Any hope of a bounce-back season for Nuk will have to wait until Week 7 to commence, however, as the veteran was handed a six-game suspension for violating the NFL's policy on performance-enhancing drugs in early May. He’ll be allowed to take part in training camp and the preseason, but once the calendar flips to Week 1 he’ll be on the shelf. That’s a bitter pill to swallow for fantasy owners that will, at best, be getting 11 games out of Hopkins for 2022.

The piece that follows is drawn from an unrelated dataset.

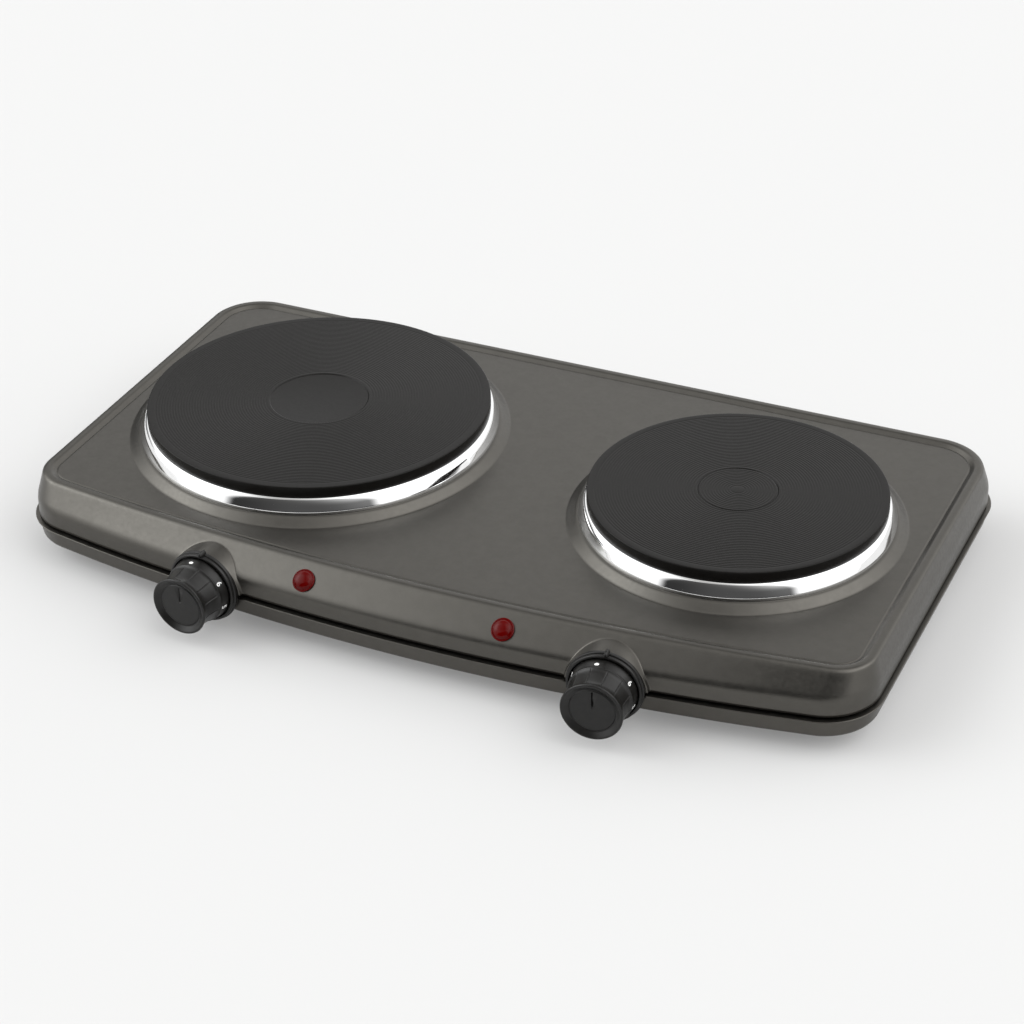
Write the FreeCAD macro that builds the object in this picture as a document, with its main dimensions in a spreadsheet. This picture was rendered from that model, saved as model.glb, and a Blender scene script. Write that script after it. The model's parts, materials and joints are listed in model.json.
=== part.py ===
import FreeCAD, Part
import math
import os
from types import SimpleNamespace

import Sketcher

# Double electric hot plate: two cast iron plates on a pressed steel body.
# Millimetres, +X to the user's right, +Y to the back, +Z up, z = 0 on the table.

os.makedirs("parts", exist_ok=True)
doc = FreeCAD.newDocument("HotPlate")
Vector = FreeCAD.Vector

DRIVING = {
    # heights above the table
    "plate_top": 62.0, "crest_top": 45.3, "panel_top": 43.8, "apron_break": 32.6,
    "skirt_bottom": 22.9, "lip_top": 21.2, "pan_bottom": 10.0, "upstand_top": 25.2,
    # plates, measured from their own centres
    "large_radius": 94.0, "small_radius": 78.0, "large_x": -114.7, "small_x": 128.7,
    "plate_y": 17.57, "plate_side": 5.8, "plate_neck": 6.0, "plate_depth": 16.0,
    "ceiling_drop": 6.5, "plate_hub": 20.0, "plate_chamfer": 0.8, "rim_wall": 5.0,
    # body outline at the skirt and at the rim, measured from the plates' centre line
    "sheet": 0.8, "skirt_half": 236.5, "skirt_back": 122.3, "skirt_front": 139.0,
    "skirt_bow": 1170.0, "skirt_corner": 30.0, "back_corner": 28.5,
    "break_in": 0.2,
    "rim_half": 233.5, "rim_back": 118.9, "rim_front": 125.3, "rim_bow": 1590.0,
    "rim_corner": 21.0, "rim_round": 0.9, "rim_band": 3.2, "step_run": 4.6,
    # raised seat pressed round each plate
    "seat_top": 48.0, "seat_edge": 0.5, "seat_shoulder": 5.2, "seat_foot": 10.6,
    # trim ring
    "ring_sheet": 0.6, "ring_top": 0.5, "ring_bulge": 2.0, "ring_knee": 54.4, "ring_foot": 4.4,
    # base pan
    "pan_taper": 0.9, "lip_out": 2.0, "upstand_in": 3.4, "slot_wide": 4.0, "slot_long": 44.0,
    "slot_pitch": 13.0,
    # knobs: a local frame whose origin is the centre of the bezel's front edge
    "knob_x": 112.0, "knob_front": 139.2, "knob_z": 23.4, "knob_splay": 5.35,
    "bezel_radius": 20.0, "bezel_thick": 4.0, "bezel_floor": 1.5, "bezel_inner": 17.9,
    "knob_long": 19.9, "knob_skirt": 17.3, "knob_face": 16.0, "knob_waist": 14.9,
    "knob_wall": 1.8, "boss_radius": 22.0, "boss_drop": 3.0, "boss_deep": 14.0,
    "seat_radius": 17.6, "shaft_radius": 3.0, "running_gap": 0.05, "bushing_radius": 4.6,
    "bracket_sheet": 1.2, "screw_x": 10.0, "screw_y": 10.0, "stat_wide": 24.0, "stat_high": 16.0,
    "stat_long": 20.0,
    # lamps
    "lamp_x": 55.3, "lamp_z": 38.0, "lamp_radius": 6.0, "lamp_neck": 4.0, "lamp_dome": 3.4,
    # fastenings and feet
    "foot_x": 205.0, "foot_front": -78.0, "foot_back": 70.0, "foot_radius": 10.0,
    "foot_sole": 8.5, "post_radius": 4.0, "post_x": 213.0, "post_front": -60.0,
    "rear_post_x": 217.0, "post_back": 87.0, "stud_radius": 3.0, "stud_end": 27.0,
    "bridge_sheet": 2.0, "bridge_wide": 16.0, "bridge_floor": 34.0,
    # mains entry
    "gland_x": 40.0, "gland_z": 32.5, "gland_radius": 5.5, "gland_bore": 3.6,
    "gland_inner": -4.2, "block_y": 64.0, "wire_radius": 1.2, "terminal_pitch": 11.0,
    "earth_x": 74.0,
    # clearances left where parts pass each other
    "hole_gap": 0.2, "lip_gap": 0.3, "notch_gap": 0.6,
}


class Size:
    """A length as a number and as the expression the document keeps for it."""

    def __init__(self, number, text):
        self.number = number
        self.text = text

    def join(self, other, sign, number):
        return Size(number, f"({self.text} {sign} {as_size(other).text})")

    def __add__(self, other):
        return self.join(other, "+", self.number + as_size(other).number)

    def __sub__(self, other):
        return self.join(other, "-", self.number - as_size(other).number)

    def __mul__(self, other):
        return self.join(other, "*", self.number * as_size(other).number)

    def __neg__(self):
        return Size(-self.number, f"(0 - {self.text})")


def as_size(value):
    return value if isinstance(value, Size) else Size(float(value), repr(float(value)))


def read_sizes():
    """Fill the spreadsheet and return its cells as named sizes."""
    sheet = doc.addObject("Spreadsheet::Sheet", "Sizes")
    for row, (alias, value) in enumerate(DRIVING.items(), start=1):
        sheet.set(f"A{row}", alias)
        sheet.set(f"B{row}", str(value))
        sheet.setAlias(f"B{row}", alias)
    doc.recompute()
    return SimpleNamespace(**{a: Size(sheet.get(a), f"Sizes.{a}") for a in DRIVING})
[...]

The addition of Marquise Brown is another potential hurdle for Hopkins once he’s back on the field. While there’s no doubt Hopkins is the more accomplished player, he turned 30 during the offseason, is coming off an injury-filled 2021, and will have to watch Brown and Murray build up their chemistry for a month-plus. At this point you’d have consider Hopkins’ full-year value as a borderline WR3/WR4, though if your roster is strong enough to weather his absence it could be a late-season boon.

WR Marquise Brown
(2021 WR Rank - No.24, 14.3 FPts/G)

In three seasons with the Ravens, Brown averaged 65 receptions, 787 yards, and 7 touchdowns, with his catches and yardage going up each year, culminating in last year’s 91-1,008-6 performance. Despite working as their No. 1 receiver, Baltimore was willing to flip Brown, who still has two years remaining on his rookie deal, for a first-round pick on draft night. He’ll step into the WR1 role in Arizona while Hopkins is suspended, and then we’ll see how things shake out between the tandem.

One thing working in Brown’s favor is that he and Murray were teammates at Oklahoma, so they won’t be starting from scratch in terms of familiarity. Having those six games without the incumbent WR1 around should also help facilitate any learning curve Brown might face transitioning into Kliff Kingsbury’s offense. Brown feels well suited as a high-end WR3, but if he gets off to a great start don’t hesitate to sell high if you can acquire someone more bulletproof in return.

WR Rondale Moore
(2021 WR Rank - No.80, 7.9 FPts/G)

Moore turned 72 combined touches as a rookie into 511 yards and a touchdown. The undersized wideout rarely did anything beyond the line of scrimmage in terms of running routes, but after a year in the system we could see an expanded role. He has excellent speed and elusiveness, and he’s more likely to deliver fantasy upside than another wideout down the depth chart like A.J. Green. Moore should be a watch list candidate in most formats, but those in deeper leagues might consider taking a late-round flier on his unique skill set.

TE Zach Ertz
(2021 TE Rank - No.10, 10.6 FPts/G)

Ertz was a nice acquisition for the Cardinals, posting a 56-574-3 line in 11 games after coming over from the Eagles. That earned the veteran a three-year deal with the club. Entering his age-32 season, Ertz may be on the downside of his career, but he’s still a reliable volume target that has topped 70 receptions in six of his last seven seasons.

There will be competition for snaps, however, as Ertz is joined in the tight end room by second-round pick Trey McBride and Maxx Williams, who’d put together a couple of big games before suffering a torn ACL in Week 5, which led to the Ertz trade. Neither player is likely to overtake Ertz, but they could siphon away production. That leaves Ertz as a borderline top-10 option with some downside.